If you are eligible for support from the local authority, the council will offer a variety of care homes that meet their funding rates. If you choose to live in a more expensive home, then you should consider using a third party top-up to pay up the difference. Note that the money cant be paid from the person needing care.
The person making the payment could be a relative, friend, or a charitable organisation, but as we said, not yourself.
The only time you can top up your own fees is when you enter into a period which the council doesn’t take your property’s value into account or if you have a deferred payment agreement as discussed earlier.
How to Avoid Paying For Care
It can be shocking to realise you need thousands of pounds to pay for care homes. For that reason, it’s only normal that people look for ways to protect their assets.
The biggest concern for many is how to avoid selling their home to pay for care and how much savings can you have before paying for care? The truth is this isn’t a simple question to answer. This text below will explain how you can possibly mitigate care fees rather than wholly avoiding them.
How to avoid paying for care is a very complex area. It’s best to consult a solicitor with expertise and experience in this area.
Ensure you get advice that’s tailored to your individual circumstances and backed up by a written report. Then, take as much time as possible to consider whether and how you wish to proceed. The being said, proper financial planning is the best way to get enough funds to meet care costs.
Here is a short video with advice on avoiding care fees.
What happens when you are self-funding your care and eventually run out of money?
You can seek local authority assistance once your capital reduces below £23,250. Keep in mind that if the care home fees are more than what the local authority is prepared to pay for, the costs will have to be topped up by a third party.
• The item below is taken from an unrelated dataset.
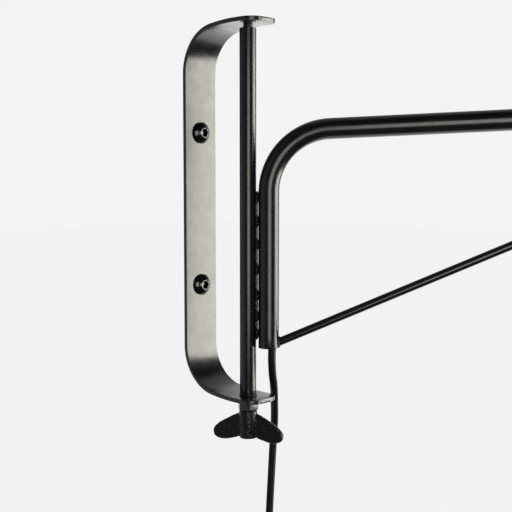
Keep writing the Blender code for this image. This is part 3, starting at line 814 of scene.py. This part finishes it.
def bulb(materials, place):
    sides = [(0.0128, 0.0600 - 0.0003 * i) for i in range(64)]
    cap = [(0, 0.0603), (0.0124, 0.0603), *sides, (0.0090, 0.0370), (0.0045, 0.0352), (0, 0.0350)]
    piece = lathe("bulb_cap_look", cap, 72, wave=screw_wave)
    finished(moved(piece, place), materials["nickel"], "swing_arm", "nickel", "bulb_cap", angle=60)
    centre, size, neck = 0.108, 0.040, 0.0125
    fillet = 0.010
    tangent = math.pi - math.asin((neck + fillet) / (size + fillet))
    globe = [
        (size * math.sin(tangent * i / 40), centre + size * math.cos(tangent * i / 40)) for i in range(41)
    ]
    fillet_centre = (neck + fillet, centre + (size + fillet) * math.cos(tangent))
    globe += arc(fillet_centre, fillet, math.pi * 1.5 - tangent, math.pi, 10)[1:]
    globe += [(neck, 0.0606), (neck - 0.0012, 0.0606), (neck - 0.0012, 0.070)]
    thin = size - 0.0012
    globe += [
        (thin * math.sin(math.radians(a)), centre + thin * math.cos(math.radians(a)))
        for a in range(160, -1, -8)
    ]
    piece = lathe("bulb_glass_look", globe, 96)
    finished(moved(piece, place), materials["opal"], "swing_arm", "opal_glass", "bulb_glass", angle=60)


# Cord


def cord_centreline():
    """The free cord's whole line: down from the arm, round the hank, and down to the plug."""
    entry = Vector(CORD_ROUTE[-1])
    top, bottom = HANK_TOP, HANK_TOP - HANK_RUN
    centre_x = entry.x - HANK_RADIUS
    points = list(CORD_ROUTE)
    line = smooth_route(points + [(entry.x, entry.y, top)], 0.0035)

    def run(x, y, start, end, inward):
        for step in range(1, 19):
            share = step / 18
            pinch = HANK_PINCH * math.sin(math.pi * share) ** 2
            line.append(Vector((x + inward * pinch, y, start + (end - start) * share)))

    def bend(y, z, start):
        for step in range(1, 25):
            angle = start - math.pi * step / 24
            x = centre_x + HANK_RADIUS * math.cos(angle)
            line.append(Vector((x, y - HANK_PITCH / 2 * step / 24, z + HANK_RADIUS * math.sin(angle))))

    for turn in range(HANK_TURNS):
        y = entry.y - HANK_PITCH * turn
        run(entry.x, y, top, bottom, -1)
        bend(y, bottom, 0.0)
        run(entry.x - 2 * HANK_RADIUS, y - HANK_PITCH / 2, bottom, top, 1)
        bend(y - HANK_PITCH / 2, top, math.pi)
    y = entry.y - HANK_PITCH * HANK_TURNS
    run(entry.x, y, top, bottom, -1)
    for step in range(1, 9):
        line.append(Vector((entry.x, y, bottom + (PLUG_TOP - bottom) * step / 8)))
    return line


def cord(materials):
    line = cord_centreline()
    flex = sweep("mains_lead", line, LEAD, 24)
    flex.data.materials.append(materials["flex"])
    flex.data.shade_smooth()
    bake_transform(flex)
    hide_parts("cord_drop", "cord_hank", "cord_tail")
    length = sum((b - a).length for a, b in zip(line, line[1:]))
    print(f"cord: {length:.4f} m in {len(line)} points")
    return flex, line


def hank_tie(surface):
    """A rubber strap drawn round the hank."""
    low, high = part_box("hank_tie")
    band = 0.0016
    half_x, half_y = HANK_RADIUS - HANK_PINCH + LEAD + 0.0002, (high.y - low.y) / 2 - band
    centre = Vector(((low.x + high.x) / 2, (low.y + high.y) / 2, (low.z + high.z) / 2))
    outline = rounded([(-half_x, -half_y), (half_x, -half_y), (half_x, half_y), (-half_x, half_y)], 0.006, 8)
    rows = len(outline)
    points, faces = [], []
    section = rounded([(0.0, -0.0042), (band, -0.0042), (band, 0.0042), (0.0, 0.0042)], 0.0006, 3)
    for i, (x, y) in enumerate(outline):
        before, after = Vector(outline[i - 1]), Vector(outline[(i + 1) % rows])
        along = (after - before).normalized()
        out = Vector((along.y, -along.x))
        for depth, height in section:
            points.append(centre + Vector((x + out.x * depth, y + out.y * depth, height)))
    size = len(section)
    for i in range(rows):
        j = (i + 1) % rows
        for k in range(size):
            m = (k + 1) % size
            faces.append((i * size + k, i * size + m, j * size + m, j * size + k))
    strap = from_points("hank_tie_look", points, faces)
    return finished(strap, surface, "wall_bracket", "rubber", "hank_tie", angle=50)


def plug(materials, x, y):
    """A round two-pin plug with earth clips. Heights run down from the top of its strain relief."""
    place = Matrix.Translation((x, y, PLUG_TOP))
    pieces = []

    def add(node, profile, surface, slot, **shape):
        piece = turned_piece(node, profile, materials[surface], slot, place, "wall_bracket", **shape)
        pieces.append(piece)
        return piece

    relief = [(0, 0), (0.0050, 0)]
    for rib in range(9):
        height, size = -0.0012 - 0.0031 * rib, 0.0052 + 0.00024 * rib
        relief += [(size, height), (size + 0.0001, height - 0.0017), (size - 0.0009, height - 0.0021)]
        relief += [(size - 0.0009, height - 0.0028)]
    relief += [(0.0074, -0.0295), (0.0074, -0.0300), (0, -0.0300)]
    add("plug_relief", relief, "plug", "plug_black", closed=False, edge=0.0003)
    radius = 0.0185
    body = [(0, -0.0303), (0.0090, -0.0303), (0.0125, -0.0345), (0.0160, -0.0392), (0.0180, -0.0440)]
    body += [(0.0180, -0.0560), (radius, -0.0570), (radius, -0.0650)]
    body += [(radius - 0.0008, -0.0655), (0, -0.0655)]
    piece = lathe("plug_body_look", rounded(body, 0.0015, 6, False), 120, wave=grip_wave)
    for side in (-1, 1):
        groove = prism("groove", 0.0033, 0.0140, 4, math.pi / 4 * 0)
        carved(piece, moved(groove, Matrix.Translation((side * radius, 0, -0.0600))))
    pieces.append(finished(moved(piece, place), materials["plug"], "wall_bracket", "plug_black", "plug_body"))
    for side, name in ((-1, "left"), (1, "right")):
        pin = [(0, 0.0095), (0.0024, 0.0095), (0.0024, -0.0080), (0.0015, -0.0093), (0, -0.0095)]
        pin = lathe(f"plug_pin_{name}_look", rounded(pin, 0.0006, 4, False), 32)
        moved(pin, place @ Matrix.Translation((0, side * 0.0095, -0.0658 - 0.0095)))
        pieces.append(finished(pin, materials["nickel"], "wall_bracket", "nickel", f"plug_pin_{name}"))
        low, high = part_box(f"plug_earth_clip_{name}")
        bow = [(-0.00035, -0.0056), (0.0002, -0.0040), (0.0004, 0.0), (0.0002, 0.0040), (-0.00035, 0.0056)]
        back = [(across - 0.0005, along) for across, along in reversed(bow)]
        clip = plate(f"plug_earth_clip_{name}_look", bow + back, 0.0032)
        turn = Matrix.Rotation(math.pi / 2, 4, "X") @ Matrix.Scale(side, 4, (1, 0, 0))
        moved(clip, Matrix.Translation((low + high) / 2) @ turn)
        clip.data.flip_normals() if side < 0 else None
        node = f"plug_earth_clip_{name}"
        pieces.append(finished(clip, materials["nickel"], "wall_bracket", "nickel", node, angle=50))
    return pieces


def grip_wave(radius, height, angle):
    """Shallow finger scallops round the plug's waist."""
    if radius < 0.0170 or not -0.0555 < height < -0.0440:
        return radius
    return radius - 0.0004 * (0.5 + 0.5 * math.cos(angle * 24))


# Stage and light


def area_light(name, azimuth, elevation, distance, width, height, radiance, colour, matt=True):
    """A soft box that faces the bracket from the given direction. Its power gives the stated radiance."""
    light = bpy.data.lights.new(name, "AREA")
    light.shape = "RECTANGLE"
    light.size, light.size_y = width, height
    light.energy = radiance * math.pi * width * height
    light.color = colour
    made = linked(name, light)
    direction = Vector(
        (
            math.cos(math.radians(azimuth)) * math.cos(math.radians(elevation)),
            math.sin(math.radians(azimuth)) * math.cos(math.radians(elevation)),
            math.sin(math.radians(elevation)),
        )
    )
    made.location = Vector((PIVOT_X, 0, 0)) + direction * distance
    made.rotation_euler = direction.to_track_quat("Z", "Y").to_euler()
    made.visible_camera = False
    made.visible_diffuse = matt
    return made


def stage():
    shape = bmesh.new()
    bmesh.ops.create_grid(shape, x_segments=1, y_segments=1, size=12)
    mesh = bpy.data.meshes.new("floor")
    shape.to_mesh(mesh)
    shape.free()
    floor = linked("floor", mesh)
    floor.location = (0, 0, -0.9)
    surface = Surface("pale_floor", (0.02, 0.02, 0.02), 0.8, Specular_IOR_Level=0.0)
    surface.vary("Base Color", surface.noise(3, 3.0), (0.018, 0.018, 0.018), (0.02, 0.02, 0.02))
    surface.shader.inputs["Emission Color"].default_value = (1.0, 1.0, 1.005, 1.0)
    surface.shader.inputs["Emission Strength"].default_value = 0.885
    mesh.materials.append(surface.material)
    floor.visible_glossy = False
    window = (1.0, 0.965, 0.87)
    area_light("window", 47, -3, 2.4, 1.90, 1.80, 3.0, window)
    area_light("window_gloss", 47, -3, 2.41, 1.90, 1.80, 8.4, window, matt=False)
    area_light("soft_box", -37, 0, 2.4, 1.3, 1.5, 2.5, (1.0, 0.98, 0.92))
    area_light("soft_box_gloss", -37, 0, 2.41, 1.3, 1.5, 2.8, (1.0, 0.98, 0.92), matt=False)
    world_light()


def world_light():
    """White for the camera. Reflections see a bright wall side, dimmer upwards, and a dim room."""
    world = bpy.data.worlds.new("studio")
    bpy.context.scene.world = world
    world.use_nodes = True
    nodes, links = world.node_tree.nodes, world.node_tree.links
    nodes.clear()
    place = nodes.new("ShaderNodeTexCoord")
    split = nodes.new("ShaderNodeSeparateXYZ")
    links.new(place.outputs["Generated"], split.inputs["Vector"])
    side = nodes.new("ShaderNodeMapRange")
    side.inputs["From Min"].default_value, side.inputs["From Max"].default_value = -0.5, 0.6
    side.inputs["To Min"].default_value, side.inputs["To Max"].default_value = 0.60, 2.30
    links.new(split.outputs["Y"], side.inputs["Value"])
    height = nodes.new("ShaderNodeMapRange")
    height.inputs["From Min"].default_value, height.inputs["From Max"].default_value = -0.2, 0.5
    height.inputs["To Min"].default_value, height.inputs["To Max"].default_value = 1.05, 0.32
    links.new(split.outputs["Z"], height.inputs["Value"])
    wall = nodes.new("ShaderNodeMath")
    wall.operation = "MULTIPLY"
    links.new(side.outputs["Result"], wall.inputs[0])
    links.new(height.outputs["Result"], wall.inputs[1])
    depth = nodes.new("ShaderNodeMapRange")
    depth.inputs["From Min"].default_value, depth.inputs["From Max"].default_value = 0.0, 0.06
    depth.inputs["To Max"].default_value = 0.035
    links.new(wall.outputs["Value"], depth.inputs["To Min"])
    links.new(split.outputs["X"], depth.inputs["Value"])
    room = nodes.new("ShaderNodeBackground")
    links.new(depth.outputs["Result"], room.inputs["Strength"])
    backdrop = nodes.new("ShaderNodeBackground")
    backdrop.inputs["Color"].default_value = (0.90, 0.90, 0.905, 1)
    seen = nodes.new("ShaderNodeLightPath")
    mix = nodes.new("ShaderNodeMixShader")
    links.new(seen.outputs["Is Camera Ray"], mix.inputs["Fac"])
    links.new(room.outputs["Background"], mix.inputs[1])
    links.new(backdrop.outputs["Background"], mix.inputs[2])
    output = nodes.new("ShaderNodeOutputWorld")
    links.new(mix.outputs["Shader"], output.inputs["Surface"])


bpy.context.scene.view_settings.view_transform = "Standard"
add_camera()
finishes = make_materials()
lead_piece, lead_line = cord(finishes)
on_cord = [hank_tie(finishes["rubber"]), *plug(finishes, lead_line[-1].x, lead_line[-1].y)]
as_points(lead_line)
bracket_strip(finishes["strip"])
for screw_node in ("upper_wall_screw", "lower_wall_screw"):
    wall_screw(screw_node, finishes["oxide"])
pivot(finishes)
arm(finishes)
tube_seam(finishes)
brace(finishes)
lamp_end(finishes)
stage()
This can be a great idea if the third party can do so in the long term. You can also check to see if the care provider can continue to offer their services at social services funding rates, or better yet, move a less expensive care home.
Funding care is just one piece of the care puzzle. There are several other things to look into when you need care.
Some of them include having a lasting power of attorney, making a will, not forgetting the emotional impact that comes with needing social care or ageing. Hopefully, this guide will help you find quality care at affordable rates.
Another thing to be mindful of is that the government are also looking at something called the social care premium, which will mean those over the age of 40 will be required to save towards their future costs. This is something that you should keep an eye on.